┌─ Material
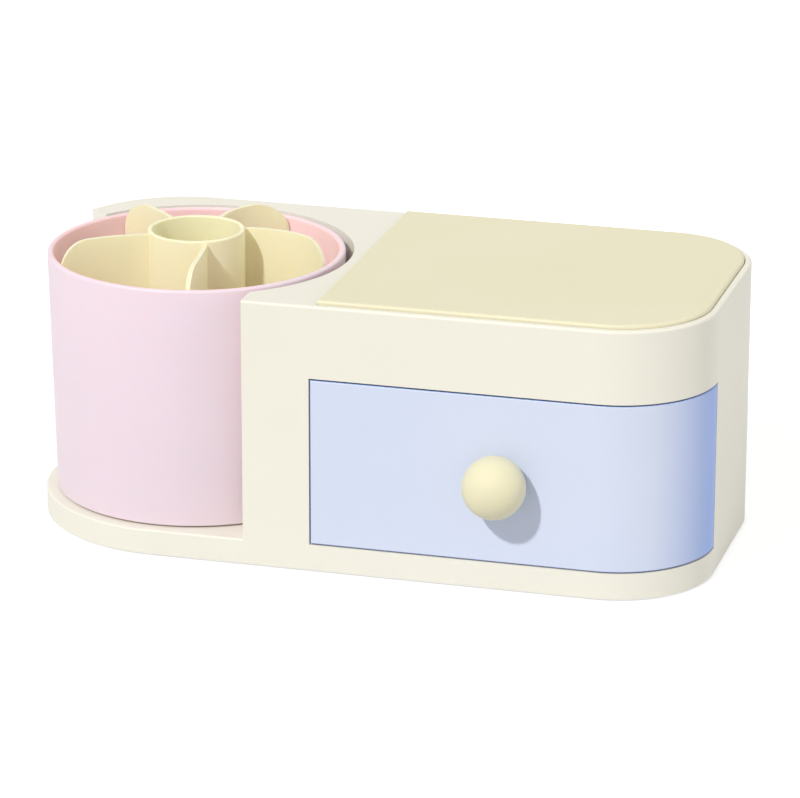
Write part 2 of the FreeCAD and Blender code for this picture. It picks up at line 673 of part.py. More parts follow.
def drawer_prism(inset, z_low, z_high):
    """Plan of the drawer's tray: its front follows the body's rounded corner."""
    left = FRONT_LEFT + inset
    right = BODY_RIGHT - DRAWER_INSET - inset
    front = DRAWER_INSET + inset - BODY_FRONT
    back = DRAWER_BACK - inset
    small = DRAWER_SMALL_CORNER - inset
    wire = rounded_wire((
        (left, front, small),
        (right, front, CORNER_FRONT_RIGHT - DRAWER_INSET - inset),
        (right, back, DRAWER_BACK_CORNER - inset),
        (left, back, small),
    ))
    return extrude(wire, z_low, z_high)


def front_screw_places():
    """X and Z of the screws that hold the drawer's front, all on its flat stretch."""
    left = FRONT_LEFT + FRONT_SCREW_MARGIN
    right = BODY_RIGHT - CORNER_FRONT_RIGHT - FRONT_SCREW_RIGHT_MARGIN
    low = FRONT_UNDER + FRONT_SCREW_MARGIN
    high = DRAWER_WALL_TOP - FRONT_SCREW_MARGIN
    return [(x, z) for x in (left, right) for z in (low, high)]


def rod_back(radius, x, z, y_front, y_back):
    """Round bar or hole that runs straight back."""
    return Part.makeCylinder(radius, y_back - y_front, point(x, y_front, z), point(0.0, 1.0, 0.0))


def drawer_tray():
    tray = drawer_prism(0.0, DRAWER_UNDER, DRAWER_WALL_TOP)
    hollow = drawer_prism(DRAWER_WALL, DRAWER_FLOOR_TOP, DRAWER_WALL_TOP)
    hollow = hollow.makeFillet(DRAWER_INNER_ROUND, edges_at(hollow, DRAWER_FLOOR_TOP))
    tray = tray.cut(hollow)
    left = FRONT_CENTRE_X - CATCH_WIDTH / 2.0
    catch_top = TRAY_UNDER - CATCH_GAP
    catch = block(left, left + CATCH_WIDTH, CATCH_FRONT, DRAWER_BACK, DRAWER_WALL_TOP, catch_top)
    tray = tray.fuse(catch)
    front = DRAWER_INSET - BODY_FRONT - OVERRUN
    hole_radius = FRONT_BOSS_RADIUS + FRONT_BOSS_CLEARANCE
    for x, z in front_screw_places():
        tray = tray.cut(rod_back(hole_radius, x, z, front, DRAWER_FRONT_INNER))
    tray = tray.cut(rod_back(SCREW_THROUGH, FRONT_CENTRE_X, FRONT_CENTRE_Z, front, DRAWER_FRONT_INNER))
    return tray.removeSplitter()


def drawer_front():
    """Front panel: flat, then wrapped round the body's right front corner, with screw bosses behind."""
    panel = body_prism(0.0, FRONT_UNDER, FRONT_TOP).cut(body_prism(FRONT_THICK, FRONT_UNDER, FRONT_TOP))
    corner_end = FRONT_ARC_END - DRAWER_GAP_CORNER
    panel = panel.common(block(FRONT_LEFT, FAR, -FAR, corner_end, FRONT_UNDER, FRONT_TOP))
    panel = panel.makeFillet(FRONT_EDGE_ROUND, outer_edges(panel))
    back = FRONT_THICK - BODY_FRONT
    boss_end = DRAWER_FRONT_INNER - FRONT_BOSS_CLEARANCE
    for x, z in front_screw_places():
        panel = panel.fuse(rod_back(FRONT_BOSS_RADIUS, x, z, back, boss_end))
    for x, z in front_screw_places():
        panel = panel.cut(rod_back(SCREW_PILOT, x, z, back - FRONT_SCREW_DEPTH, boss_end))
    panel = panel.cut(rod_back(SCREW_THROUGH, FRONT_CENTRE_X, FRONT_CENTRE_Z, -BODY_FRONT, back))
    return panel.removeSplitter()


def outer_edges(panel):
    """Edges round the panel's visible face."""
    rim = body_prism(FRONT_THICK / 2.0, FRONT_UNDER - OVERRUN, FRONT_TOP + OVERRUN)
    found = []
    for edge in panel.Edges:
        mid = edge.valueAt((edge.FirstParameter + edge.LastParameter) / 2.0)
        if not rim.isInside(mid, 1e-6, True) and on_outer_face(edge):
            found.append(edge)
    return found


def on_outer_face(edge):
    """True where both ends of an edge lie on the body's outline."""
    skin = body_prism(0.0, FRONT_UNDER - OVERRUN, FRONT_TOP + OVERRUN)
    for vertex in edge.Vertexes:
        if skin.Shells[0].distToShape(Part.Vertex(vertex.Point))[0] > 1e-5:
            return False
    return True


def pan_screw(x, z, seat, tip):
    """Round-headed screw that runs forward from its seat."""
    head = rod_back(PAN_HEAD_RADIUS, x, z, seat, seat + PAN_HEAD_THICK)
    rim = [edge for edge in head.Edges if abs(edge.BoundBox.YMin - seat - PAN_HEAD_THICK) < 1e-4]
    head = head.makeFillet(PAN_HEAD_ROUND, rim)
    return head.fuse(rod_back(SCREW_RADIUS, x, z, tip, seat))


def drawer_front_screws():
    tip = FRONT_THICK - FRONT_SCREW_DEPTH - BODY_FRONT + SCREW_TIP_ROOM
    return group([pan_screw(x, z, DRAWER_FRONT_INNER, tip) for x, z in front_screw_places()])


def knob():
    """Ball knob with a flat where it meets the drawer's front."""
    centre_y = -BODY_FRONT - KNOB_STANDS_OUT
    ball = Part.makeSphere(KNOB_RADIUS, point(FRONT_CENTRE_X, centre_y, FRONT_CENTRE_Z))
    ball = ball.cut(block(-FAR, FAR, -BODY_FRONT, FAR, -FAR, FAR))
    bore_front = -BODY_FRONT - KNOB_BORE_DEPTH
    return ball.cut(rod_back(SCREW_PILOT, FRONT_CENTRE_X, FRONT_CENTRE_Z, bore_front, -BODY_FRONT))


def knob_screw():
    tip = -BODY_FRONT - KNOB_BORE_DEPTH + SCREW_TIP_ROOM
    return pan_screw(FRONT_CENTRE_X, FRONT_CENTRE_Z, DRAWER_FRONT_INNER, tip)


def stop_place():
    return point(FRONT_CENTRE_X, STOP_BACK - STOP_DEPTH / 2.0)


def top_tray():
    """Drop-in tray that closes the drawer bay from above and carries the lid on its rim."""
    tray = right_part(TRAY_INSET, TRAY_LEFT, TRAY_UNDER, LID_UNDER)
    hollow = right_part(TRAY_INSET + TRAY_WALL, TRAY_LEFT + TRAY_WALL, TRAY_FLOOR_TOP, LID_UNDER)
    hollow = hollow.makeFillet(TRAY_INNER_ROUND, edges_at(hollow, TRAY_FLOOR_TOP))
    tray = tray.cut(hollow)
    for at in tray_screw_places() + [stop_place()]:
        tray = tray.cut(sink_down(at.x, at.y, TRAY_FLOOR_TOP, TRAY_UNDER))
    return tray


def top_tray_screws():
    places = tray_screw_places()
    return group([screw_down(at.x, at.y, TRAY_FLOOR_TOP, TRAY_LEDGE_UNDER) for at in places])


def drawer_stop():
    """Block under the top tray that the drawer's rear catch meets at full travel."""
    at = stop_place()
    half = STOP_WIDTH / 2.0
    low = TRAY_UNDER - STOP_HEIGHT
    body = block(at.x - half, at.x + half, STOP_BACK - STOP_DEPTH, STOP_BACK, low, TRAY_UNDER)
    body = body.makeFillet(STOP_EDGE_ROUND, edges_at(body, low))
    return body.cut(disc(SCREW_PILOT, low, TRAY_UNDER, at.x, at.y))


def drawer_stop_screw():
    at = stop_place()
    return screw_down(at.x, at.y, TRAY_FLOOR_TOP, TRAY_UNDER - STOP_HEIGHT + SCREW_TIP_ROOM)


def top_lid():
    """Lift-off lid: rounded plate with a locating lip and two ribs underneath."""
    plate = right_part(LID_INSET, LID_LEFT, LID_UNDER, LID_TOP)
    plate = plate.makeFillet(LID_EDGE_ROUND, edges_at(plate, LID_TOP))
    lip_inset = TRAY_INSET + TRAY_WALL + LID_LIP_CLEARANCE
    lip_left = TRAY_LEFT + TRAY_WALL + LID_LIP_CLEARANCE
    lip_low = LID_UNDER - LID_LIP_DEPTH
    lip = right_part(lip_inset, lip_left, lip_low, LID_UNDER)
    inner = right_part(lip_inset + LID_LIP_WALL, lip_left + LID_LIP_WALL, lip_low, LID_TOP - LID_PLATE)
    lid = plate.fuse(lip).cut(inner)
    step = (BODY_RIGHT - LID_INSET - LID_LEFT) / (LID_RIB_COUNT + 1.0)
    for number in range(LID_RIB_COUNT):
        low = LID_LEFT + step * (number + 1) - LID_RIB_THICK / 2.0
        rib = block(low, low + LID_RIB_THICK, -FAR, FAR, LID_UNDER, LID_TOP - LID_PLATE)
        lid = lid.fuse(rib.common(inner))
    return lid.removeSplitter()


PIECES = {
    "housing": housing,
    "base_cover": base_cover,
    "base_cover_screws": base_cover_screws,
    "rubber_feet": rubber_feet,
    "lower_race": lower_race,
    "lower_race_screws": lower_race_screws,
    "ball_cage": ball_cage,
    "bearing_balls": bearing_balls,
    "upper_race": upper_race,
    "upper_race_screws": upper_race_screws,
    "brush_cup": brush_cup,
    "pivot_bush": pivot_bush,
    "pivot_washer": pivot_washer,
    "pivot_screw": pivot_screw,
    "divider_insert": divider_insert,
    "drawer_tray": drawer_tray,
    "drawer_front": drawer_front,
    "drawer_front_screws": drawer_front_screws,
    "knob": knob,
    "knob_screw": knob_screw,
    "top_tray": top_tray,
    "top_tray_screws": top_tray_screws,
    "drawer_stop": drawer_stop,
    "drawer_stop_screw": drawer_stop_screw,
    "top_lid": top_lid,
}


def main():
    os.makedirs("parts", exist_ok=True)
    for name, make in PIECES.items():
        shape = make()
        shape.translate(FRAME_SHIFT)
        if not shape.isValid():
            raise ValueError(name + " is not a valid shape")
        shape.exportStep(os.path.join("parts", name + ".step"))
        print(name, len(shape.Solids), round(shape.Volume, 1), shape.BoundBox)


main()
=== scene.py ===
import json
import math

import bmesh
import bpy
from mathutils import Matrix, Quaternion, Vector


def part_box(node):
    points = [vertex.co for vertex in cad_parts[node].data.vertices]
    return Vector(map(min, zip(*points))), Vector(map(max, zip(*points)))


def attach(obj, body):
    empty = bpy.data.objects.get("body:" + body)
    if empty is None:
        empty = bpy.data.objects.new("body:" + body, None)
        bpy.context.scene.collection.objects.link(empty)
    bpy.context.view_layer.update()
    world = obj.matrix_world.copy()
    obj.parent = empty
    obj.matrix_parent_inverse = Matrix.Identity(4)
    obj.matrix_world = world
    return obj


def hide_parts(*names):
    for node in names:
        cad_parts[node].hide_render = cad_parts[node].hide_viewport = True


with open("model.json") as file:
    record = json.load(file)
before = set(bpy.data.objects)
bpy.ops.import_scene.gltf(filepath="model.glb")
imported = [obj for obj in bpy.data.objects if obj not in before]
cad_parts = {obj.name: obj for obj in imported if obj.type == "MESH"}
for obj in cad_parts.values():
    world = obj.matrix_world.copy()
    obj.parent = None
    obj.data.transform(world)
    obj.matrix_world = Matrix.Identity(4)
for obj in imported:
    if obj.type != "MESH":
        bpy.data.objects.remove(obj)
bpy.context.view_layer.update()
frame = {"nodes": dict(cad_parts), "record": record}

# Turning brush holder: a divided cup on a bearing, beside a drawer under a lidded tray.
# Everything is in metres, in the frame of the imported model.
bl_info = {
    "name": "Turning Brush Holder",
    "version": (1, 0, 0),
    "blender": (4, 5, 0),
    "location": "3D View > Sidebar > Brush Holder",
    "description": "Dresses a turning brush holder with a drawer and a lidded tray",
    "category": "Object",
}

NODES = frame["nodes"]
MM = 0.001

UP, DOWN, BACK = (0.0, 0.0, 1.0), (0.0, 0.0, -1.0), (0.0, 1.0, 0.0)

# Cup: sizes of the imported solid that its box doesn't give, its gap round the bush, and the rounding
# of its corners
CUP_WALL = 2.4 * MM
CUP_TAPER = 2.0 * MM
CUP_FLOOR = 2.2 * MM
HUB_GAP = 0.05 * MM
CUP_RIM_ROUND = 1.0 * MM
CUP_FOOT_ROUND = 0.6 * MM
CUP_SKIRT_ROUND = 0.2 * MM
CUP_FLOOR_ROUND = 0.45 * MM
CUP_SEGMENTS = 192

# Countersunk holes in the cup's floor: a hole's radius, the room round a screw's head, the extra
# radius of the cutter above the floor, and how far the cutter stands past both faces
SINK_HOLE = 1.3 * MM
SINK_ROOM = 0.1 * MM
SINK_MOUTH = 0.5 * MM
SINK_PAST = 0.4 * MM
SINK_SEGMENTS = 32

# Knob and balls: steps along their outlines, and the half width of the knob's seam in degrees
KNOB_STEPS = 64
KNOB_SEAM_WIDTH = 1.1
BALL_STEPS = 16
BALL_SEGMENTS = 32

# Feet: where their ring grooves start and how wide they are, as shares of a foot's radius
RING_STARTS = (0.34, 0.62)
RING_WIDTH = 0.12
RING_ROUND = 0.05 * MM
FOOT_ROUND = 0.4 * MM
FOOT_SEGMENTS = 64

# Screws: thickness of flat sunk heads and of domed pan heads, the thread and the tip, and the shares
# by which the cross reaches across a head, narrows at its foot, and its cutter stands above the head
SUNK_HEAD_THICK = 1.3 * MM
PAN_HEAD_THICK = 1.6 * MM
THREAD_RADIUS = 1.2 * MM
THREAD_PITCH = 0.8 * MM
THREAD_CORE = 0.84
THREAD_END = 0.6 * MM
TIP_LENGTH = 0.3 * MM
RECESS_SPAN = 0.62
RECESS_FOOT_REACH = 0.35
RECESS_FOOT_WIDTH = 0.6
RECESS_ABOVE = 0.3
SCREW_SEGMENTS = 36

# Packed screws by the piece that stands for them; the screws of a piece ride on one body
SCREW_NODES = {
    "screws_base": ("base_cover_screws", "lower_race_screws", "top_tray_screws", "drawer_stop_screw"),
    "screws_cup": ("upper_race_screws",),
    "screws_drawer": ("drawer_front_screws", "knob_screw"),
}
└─
### What the task asks
Look above for the line containing "for name, make". Output from there through the line containing "in imported if", exactly and inclusively.

### Solution for this exercise
    for name, make in PIECES.items():
        shape = make()
        shape.translate(FRAME_SHIFT)
        if not shape.isValid():
            raise ValueError(name + " is not a valid shape")
        shape.exportStep(os.path.join("parts", name + ".step"))
        print(name, len(shape.Solids), round(shape.Volume, 1), shape.BoundBox)


main()
=== scene.py ===
import json
import math

import bmesh
import bpy
from mathutils import Matrix, Quaternion, Vector


def part_box(node):
    points = [vertex.co for vertex in cad_parts[node].data.vertices]
    return Vector(map(min, zip(*points))), Vector(map(max, zip(*points)))


def attach(obj, body):
    empty = bpy.data.objects.get("body:" + body)
    if empty is None:
        empty = bpy.data.objects.new("body:" + body, None)
        bpy.context.scene.collection.objects.link(empty)
    bpy.context.view_layer.update()
    world = obj.matrix_world.copy()
    obj.parent = empty
    obj.matrix_parent_inverse = Matrix.Identity(4)
    obj.matrix_world = world
    return obj


def hide_parts(*names):
    for node in names:
        cad_parts[node].hide_render = cad_parts[node].hide_viewport = True


with open("model.json") as file:
    record = json.load(file)
before = set(bpy.data.objects)
bpy.ops.import_scene.gltf(filepath="model.glb")
imported = [obj for obj in bpy.data.objects if obj not in before]
cad_parts = {obj.name: obj for obj in imported if obj.type == "MESH"}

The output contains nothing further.